Me, personally? As a programmer, I have been involved in decisions where we had to balance time/cost vs. potential problems.
I don’t know what the actual probability of this happening was, but I suspect it was nearing 0
If you look at aircraft, the multiple redundant systems have flaws requiring corrective action which are hopefully found before a catastrophic event, but not always.
The field of risk assessment and reliability is constantly changing; the industry is literally in a phase of examining the regulations and proposing overhauls to the existing regulations and guidance to enhance hazard assessment and system safety analysis and I’m anticipating a reckoning on the rules related to changed products.
It’s far from perfect, even if the threshold for “extremely improbable” events is 1x10^(-9) events per flight hour. Somehow, they still happen.
Read AC 25.1301. Read the Arsenal draft, if you can get it. Read this NPRM. You might begin to understand the complexity of the thing.
I have no reason to think maritime engineering standards don’t have similar requirements and similar overhaul as time goes on and events happen.
Of course money comes into play, but there are standards and thresholds to be met by engineers too.
And what is the probability of the engine also failing? It’s started using compressed air which is created by electrically driven pumps. They have X many attempts and then the compressors have to recharge the tanks that start the engine. The compressors are driven by the generators which failed.
FWIW the backup flight control systems on every big aircraft I’m familiar with have significant limitations on control authority and maneuvering capability. Even the powered ones when powered by backup pumps. And even more so for the fully manual backup control systems on the ever-fewer designs so equipped.
There are always malfunctions which overwhelm all the defenses in depth.
You’re right in the meta level that modern world-wide commercial ocean shipping practice and regulations demand far less redundancy and far less real-time-responsive redundancy than is common in world-wide commercial aviation. There’s simply no comparison as to the quality and stringency of the standards and their enforcement.
Until that changes stuff will keep happening in harbors, waterways, and the open sea. Dali specifically is a rather new ship that seems to have been in rather good condition and well-handled both before and during the mishap sequence. Sometimes shit just happens.
The mere fact a mishap occurred is not proof positive that corrective measures are necessary. It is proof positive that a thorough investigation should be done and any findings be added to the list of collective findings of all prior mishaps. And then that collective be used to guide future policy changes and priorities for action. Guided by both financial and technological feasibility as well as probability of recurrence and severity of consequences.
That last paragraph of course being exactly what is going on now with this and every other transportation mishap in most of the civilized world.

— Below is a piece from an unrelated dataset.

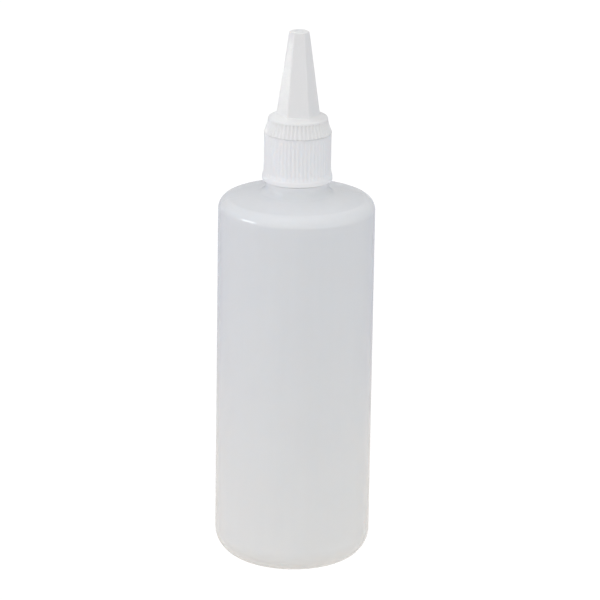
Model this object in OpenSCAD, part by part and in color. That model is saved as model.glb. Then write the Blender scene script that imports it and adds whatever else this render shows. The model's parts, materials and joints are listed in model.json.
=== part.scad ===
// Glue applicator bottle: a round squeeze bottle with a screw cap and a twist-open hexagonal spout.
// Millimetres, +Z up. The origin is the centre of the base, on the surface that the bottle stands on.

/* [Bottle body] */
// Outer diameter of the straight wall
body_d = 65; // [62:0.5:68]
// Thickness of the blown wall
wall = 1; // [0.8:0.1:1.3]
// Height at which the straight wall ends and the shoulder begins
shoulder_z = 150.9; // [120:0.1:170]
// Radius of the rounded corner between base and wall
base_corner = 11.3; // [8:0.1:12]
// Radius of the rounded corner between wall and shoulder
shoulder_corner = 5.3; // [4:0.1:7]
// Rise of the shoulder towards the neck, in degrees
shoulder_slope = 10; // [8:0.5:12]
// Outer radius of the pushed-up middle of the base
push_up_r = 19; // [16:0.5:20]
// Height of the pushed-up middle of the base
push_up = 2.6; // [1.5:0.1:4]

/* [Neck finish] */
// Diameter of the ring below the cap
neck_ring_d = 26.4; // [26:0.1:27]
// Radius of the hollow corner between shoulder and neck ring
neck_fillet = 3; // [2:0.1:4]
// Straight height of the neck ring above that corner
neck_ring_h = 2; // [1.6:0.1:2.4]
// Height of the threaded neck above its ring
finish_h = 17.1; // [16.9:0.1:19]
// Outer diameter of the neck thread
thread_d = 23.9; // [23.7:0.05:24]
// Diameter of the neck between the threads
root_d = 21.7; // [21.5:0.05:21.8]
// Diameter of the hole through the neck
neck_bore_d = 17.4; // [16.8:0.1:18]
// Rise of the neck thread in one turn
pitch = 3.175; // [3.175:0.001:3.175]
// Turns of thread on the neck
thread_turns = 1.5; // [1:0.25:1.75]

/* [Screw cap] */
// Diameter over the ribs of the skirt
skirt_d = 27.8; // [27.6:0.1:28.2]
// Diameter of the bead round the bottom of the skirt
bead_d = 29.1; // [28.6:0.1:29.6]
// Number of ribs on the skirt
skirt_ribs = 52; // [40:2:64]
// Depth of the grooves between the skirt's ribs
skirt_rib_depth = 0.26; // [0.2:0.02:0.5]
// Gap between the neck ring and the skirt with the cap tight
skirt_gap = 0.4; // [0.3:0.1:1.2]
// Inside diameter of the skirt
skirt_bore_d = 24.5; // [24.4:0.05:24.6]
// Thickness of the deck
deck_t = 2.1; // [1.6:0.1:2.4]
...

ISTM if there is any lesson for the world to learn from this event it’s that any bridge that can’t take a head-on collision from a modern-sized fully-loaded ship should be closed to road traffic tomorrow until a sturdier replacement can be built. Clearly the total number of such bridges and their total cost is far less than the cost of replacing literally every tanker and freighter in service; all of which lack the basic redundancy measure of two independent engines.
The probability of the engine failing is a factor in the probability of the event.
If it had failed just a few minutes earlier, or later, it would have been a non-event.
What percentage of it’s projected trip was it in just the right spot to hit the bridge?
There are certainly maritime standards to be met but they don’t appear to be on the same level as aviation. This was a single screw ship and the propeller is directly connected to the engine. They have to stop the engine and reverse it to reverse the propeller. There is a heavy reliance on the generators to back up this process and that extends to the rudder.
Yes, aviation events still happen and they are not immune to engineering flaws. Consider the A300 American Airlines crash (Flight 587) that resulted in the vertical tail shearing off. The FAA blamed the FO for excessive use of the rudder pedals but the NTSB came back and insisted Airbus change the design to limit rudder travel at higher speeds.
Because the failure analysis has very different outcomes; ships don’t generally fall out of the ocean, you know? Being dead in the water is a problem, but not really catastrophic. Being dead in the air…a bit more critical, I think (which is actually why there are rules about single engine or engine out operation …).
General aviation has safety thresholds that are much less strict than commercial aviation. Not nearly as much system redundancy and reliability on a single engine two seater as on a commercial passenger jet.
There’s a cost that goes with increased reliability, but it’s also balanced by probability and the effects of failure.
The odds of the cascading failures on the Dali were probably deemed to be miniscule, especially when considering location. That process of defining reliability and safety can, and should, be reviewed, but given the general performance of the industry it’s not like the original design was “wrong”. You can bump out the threshold to another order of magnitude of improbability, but you start getting impossible requirements.
I’m not disagreeing with you but as I pointed out there are mechanical flaws in aviation that exist within the standards of probability set forth. A ship with a single engine/propeller would have a higher risk than a ship with 2 propellers and 2 engines. Once at sea the probability of extensive damage/loss goes way down because time is on their side. Eventually they’re likely to get it restarted. In a port that changes.